Indeed, everybody has their own modus operandi, a way of managing that hasn’t been handed down from on high, but which they have worked out partly for themselves. You may have been influenced, either knowingly or subliminally, by reading, hearing and learning.

Peers and superiors may have acted as mentors and coaches. The ethos of the organisation can be a very powerful influence, too, both negatively (‘that’s not the way we do things round here’) and positively, establishing group norms that improve cohesion and effectiveness. But you still have a degree of free will.

How you use that freedom can make the determining difference. My own one-time career in publishing, for instance, really hinged round launching new ventures. To this very day, I’ve not come across a textbook or an expert in new venture management, although it’s of basic importance to growth and profit. Your new product or other venture may be brilliant. But unless the idea is effectively executed, the thinking becomes worthless. The British company EMI had a world-beating idea - the brain scanner - but the breakthrough ran into ruin through botched execution.

The starting point is obvious, and common to all management tasks, not just new launches – though with these it is critical. The start consists of asking and answering one simple question: What do I want to achieve? The answer should be equally clear and simple. In the case of my publishing ventures, I was being paid to launch new publications that would capture a defined group of readers and thus appeal to a defined number of advertisers.

CLEAR QUESTIONS

The next questions were also clear. When was the launch date? How much time did I have? With that answered, I could work backwards to the start of the project, fixing the key dates by which stages had to be completed and (very important this) building in as much leeway as possible to cushion the project against setbacks, delays and difficulties. Before any of those stages could begin, though, I had to complete what I nicknamed ‘the set-up’. All the needed resources (mainly the human ones) had to be in place in goodtime and organised around their allotted tasks.

Get the set-up right, and you’re in business. Get it wrong, and the project is doomed - at best, to a false start, at worst, to total collapse. Looking back over this management structure now, I can see that, like the latest ideas of the gurus, it includes familiar features of good, old-fashioned management. Starting from the end of the project and working backwards to the first step is that old friend, Critical Path Analysis, for example. But the technicalities, which turn on the application of logic, must be brought to life by the illogical human factors of imagination and drive.

From the start you need an overall vision of what will be achieved. How will you be able to relate the parts to the whole unless you know the whole? Financial targets are not part of the vision. I wanted those new publications to make much money for the owners, of course. But that would be the delightful outcome, and the incontrovertible proof, of having produced the right magazine for the right people in the right way. In every business, the same Golden Rule applies. Profit is not an objective, but a result, an outcome.
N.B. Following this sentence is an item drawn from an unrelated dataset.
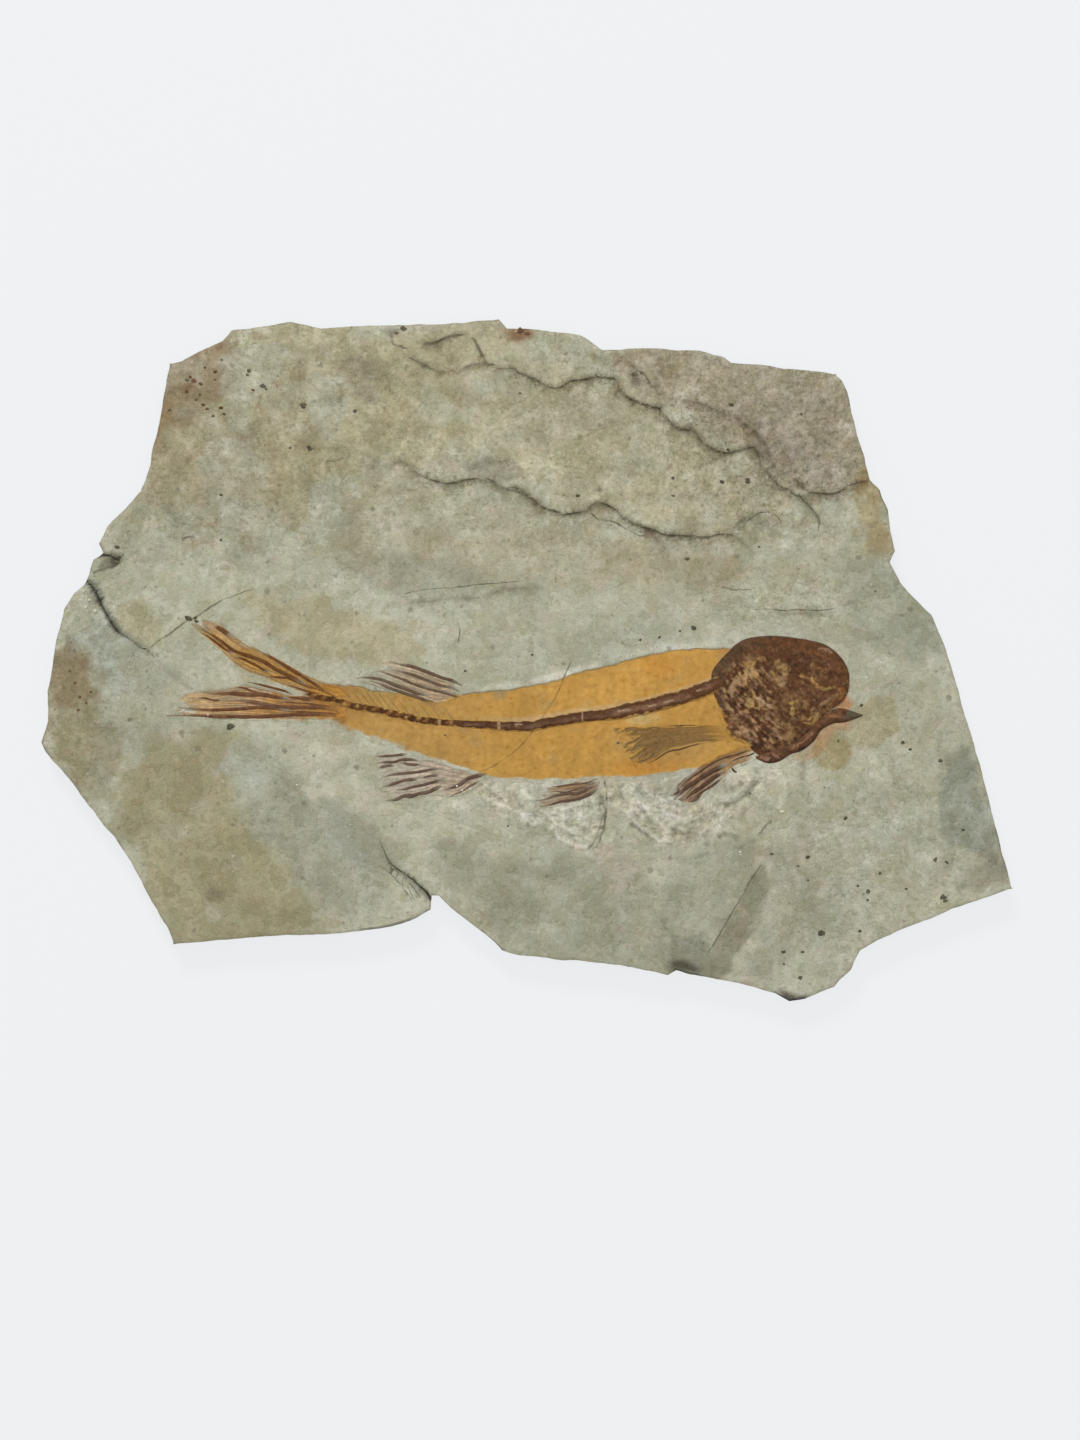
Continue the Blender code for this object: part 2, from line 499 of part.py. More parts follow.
def along_backbone(stations):
    """The backbone's middle line and its half width at shares of its length."""
    points = drawn(BACKBONE_PATH)
    shares, _ = path_shares(points)
    place = np.column_stack([np.interp(stations, shares, points[:, axis]) for axis in (0, 1)])
    return place, np.interp(stations, shares, drawn(BACKBONE_HALF_WIDTHS))


def make_backbone(part, cutters, material):
    """A pressed string of vertebrae, wide at each one and narrow between, with its spines."""
    _, length = path_shares(drawn(BACKBONE_PATH))
    vertebrae = round(length / (VERTEBRA_PITCH * UNIT))
    place, half_widths = along_backbone(np.linspace(0, 1, 2 * vertebrae + 1))
    radii = half_widths * np.where(np.arange(len(place)) % 2, 1.0, VERTEBRA_WAIST)
    backbone = rod("backbone", np.column_stack([place, radii]), radii, 1, part)
    bottom = FISH_PLANE - CHANNEL_DEPTH + GAP
    for vertex in backbone.data.vertices:
        vertex.co.z = bottom + vertex.co.z * BONE_FLATNESS
    backbone.data.materials.append(material)
    return [(backbone, make_spines(cutters), "UNION")]


def make_spines(collection):
    """The neural spines: thin tapering rods that lean back from the backbone, on the film."""
    spines = new_collection("neural spines", collection)
    roots, _ = along_backbone(np.array(SPINE_STATIONS))
    radii = [radius * UNIT for _, radius in SPINE_TAPER]
    height = FISH_PLANE + GAP + radii[0]
    for number, root in enumerate(roots):
        ways = [root + share * drawn(SPINE_LEAN) for share, _ in SPINE_TAPER]
        rod(f"spine_{number}", [(*way, height) for way in ways], radii, 0, spines)
    return spines


def make_fin(name, fin, part, cutters, material):
    """A fin: a web level with the rock, and rays that stand over it, thickest at their roots."""
    web = flat_solid(name, drawn(fin["web"]), FISH_PLANE - INLAY_DEPTH, FISH_PLANE, part)
    web.data.materials.append(material)
    rays = new_collection(f"{name} rays", cutters)
    for number, (path, thickness) in enumerate(fin["rays"]):
        points = [(x, y, FISH_PLANE) for x, y in drawn(path)]
        radii = RAY_RADIUS * thickness * np.linspace(RAY_TIP, 1.0, len(points))
        rod(f"{name}_ray_{number}", points, radii, 0, rays)
    return [(web, rays, "UNION")]


def build():
    empty_the_scene()
    part = new_collection("fossil fish slab")
    cutters = new_collection("cutters")
    shale, skin, bone, fin_bone = [new_material(name, *look) for name, look in MATERIALS.items()]
    make_skull(part, bone)
    make_jaw(part, bone)
    steps = make_slab(part, cutters, shale)
    steps += make_film(part, cutters, skin)
    steps += make_backbone(part, cutters, bone)
    for name, fin in FINS.items():
        steps += make_fin(name, fin, part, cutters, fin_bone)
    for target, helpers, operation in steps:
        combine(target, helpers, operation)


build()
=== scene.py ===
# %% [markdown]
# # A fossil fish on its slab of shale
#
# The object is a broken plate of greenish grey shale, about 42 cm long and 12 mm thick, with a
# small sturgeon-like fish pressed flat on its upper face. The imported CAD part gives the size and
# the place of every piece. This lesson dresses it: each cell makes one piece or one finish.
#
# All shapes are worked out with numpy as whole arrays, in millimetres, and become metres when
# they are put into a mesh. +X points to the snout, +Y to the plate's upper edge, +Z up.

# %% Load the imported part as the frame
import bpy
import numpy as np
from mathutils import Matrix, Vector


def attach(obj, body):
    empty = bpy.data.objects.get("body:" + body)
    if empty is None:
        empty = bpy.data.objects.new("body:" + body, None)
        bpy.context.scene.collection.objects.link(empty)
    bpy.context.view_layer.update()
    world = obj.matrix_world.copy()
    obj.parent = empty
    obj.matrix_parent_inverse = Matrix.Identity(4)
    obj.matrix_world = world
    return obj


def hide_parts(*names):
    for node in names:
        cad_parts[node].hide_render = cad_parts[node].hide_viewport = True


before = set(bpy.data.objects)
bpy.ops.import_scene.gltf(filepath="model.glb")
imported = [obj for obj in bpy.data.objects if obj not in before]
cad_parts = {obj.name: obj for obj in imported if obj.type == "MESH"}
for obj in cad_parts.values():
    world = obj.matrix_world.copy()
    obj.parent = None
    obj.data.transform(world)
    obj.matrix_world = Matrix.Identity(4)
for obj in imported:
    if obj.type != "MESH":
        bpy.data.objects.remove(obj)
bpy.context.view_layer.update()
MM = 0.001
FISH_PLANE = 12.0
print("CAD nodes:", ", ".join(sorted(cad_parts)))

# %% [markdown]
# ## Camera
#
# A specimen like this is shown from straight above, so that its outline and the fish keep their
# true proportions. A long lens from 1.5 m away keeps the slab's sides out of sight. The lens is
# worked out from the field: the long side of the sensor, 36 mm, has to cover 619 mm of table.

# %% Camera straight above the slab
CAMERA_DISTANCE = 1500.0
FIELD_HEIGHT = 619.2
FIELD_MIDDLE = (5.8, -25.4)
SENSOR = 36.0
NEAREST, FARTHEST = 0.05, 20.0         # metres

camera = bpy.data.objects.new("camera", bpy.data.cameras.new("camera"))
bpy.context.scene.collection.objects.link(camera)
camera.location = (FIELD_MIDDLE[0] * MM, FIELD_MIDDLE[1] * MM, (FISH_PLANE + CAMERA_DISTANCE) * MM)
camera.data.sensor_width = SENSOR
camera.data.lens = SENSOR * CAMERA_DISTANCE / FIELD_HEIGHT
camera.data.clip_start, camera.data.clip_end = NEAREST, FARTHEST
bpy.context.scene.camera = camera
print(f"lens {camera.data.lens:.1f} mm")

# %% [markdown]
# ## Studio light and floor
#
# Low relief reads only in slanting light, so one broad lamp stands beyond the slab's upper edge
# and the faint ledges throw thin shadows downwards. A large soft panel overhead and a pale
# world fill the rest. The floor glows a little by itself, as a lit table does, which keeps the
# slab's own shadow on it faint.

# %% Lamps, world and floor
LAMPS = {
    # name: place and width in metres, power in watts
    "key_lamp": ((-0.72, 2.46, 2.15), 0.87, 64.5),
    "overhead_panel": ((0.1, -0.2, 2.6), 2.4, 29.9)}
WORLD_COLOUR, WORLD_STRENGTH = (0.94, 0.97, 1.0), 0.313
FLOOR_COLOUR, FLOOR_ROUGHNESS = (0.08, 0.081, 0.082), 0.9
FLOOR_GLOW, GLOW_STRENGTH = (0.855, 0.871, 0.888), 0.895
FLOOR_CORNERS = [(-6, -6, 0), (6, -6, 0), (6, 6, 0), (-6, 6, 0)]


def area_lamp(name, place, width, power):
    """A square lamp at place, turned so that it looks at the middle of the slab."""
    data = bpy.data.lights.new(name, "AREA")
    data.shape, data.size, data.energy = "SQUARE", width, power
    lamp = bpy.data.objects.new(name, data)
    bpy.context.scene.collection.objects.link(lamp)
    lamp.location = place
    lamp.rotation_mode = "QUATERNION"
    lamp.rotation_quaternion = (-Vector(place)).to_track_quat("-Z", "Y")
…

The Rule was first expressed to me by the late Lord Weinstock in the 1960s. He had produced a truly spectacular turnround of the General Electric Company. His methods were, however, unpopular in much of British business. He managed by imposing strict budgets which enshrined lofty targets for return on capital, and he insisted on the budgets being met.

This emphasis on profit responsibility was thought by some to be un-British, so Arnold Weinstock, talking tome, was at pains to rebut the idea that he was a mere profit merchant. ‘Profits’, he said, ‘are what you get from doing things right’

Two decades later, I was therefore very surprised to hear him insisting that profit was the only thing that mattered. The gulf between those two remarks is the gap between the younger Weinstock, a dynamic and enterprising manager, and the conservative financier he became. He had always been risk-averse, but had moved from minimising risk (the art of the great entrepreneur) to its instinctive avoidance. The consequence for GEC was its near-disappearance. But there was more to that disaster, as another of the Harvard contributors, Bronwyn Fryer, has discovered.

POSITIVE ATTRIBUTES

Fryer says that companies which, very unlike GE Cunder Weinstock and his heirs, focus on ‘amplifying positive attributes such as loyalty, resilience, trustworthiness, humility and compassion...perform better, financially and otherwise’. This idea, which has been dignified by a new piece of jargon (POS, or ‘positive organisational scholarship’), has the immediate ring of truth. It also goes to the centre of the vein which runs through the Harvard Twenty - a shift from ‘hard’ strategies and tactics (typified by the profits-first school) to the ‘soft’ values which are no less powerful for being more difficult to measure.

If you want loyalty, resilience, etc. from colleagues, you have to live by the same principles yourself. There can be no gulf between excellent thought and effective action. That can be the best Breakthrough Idea of all.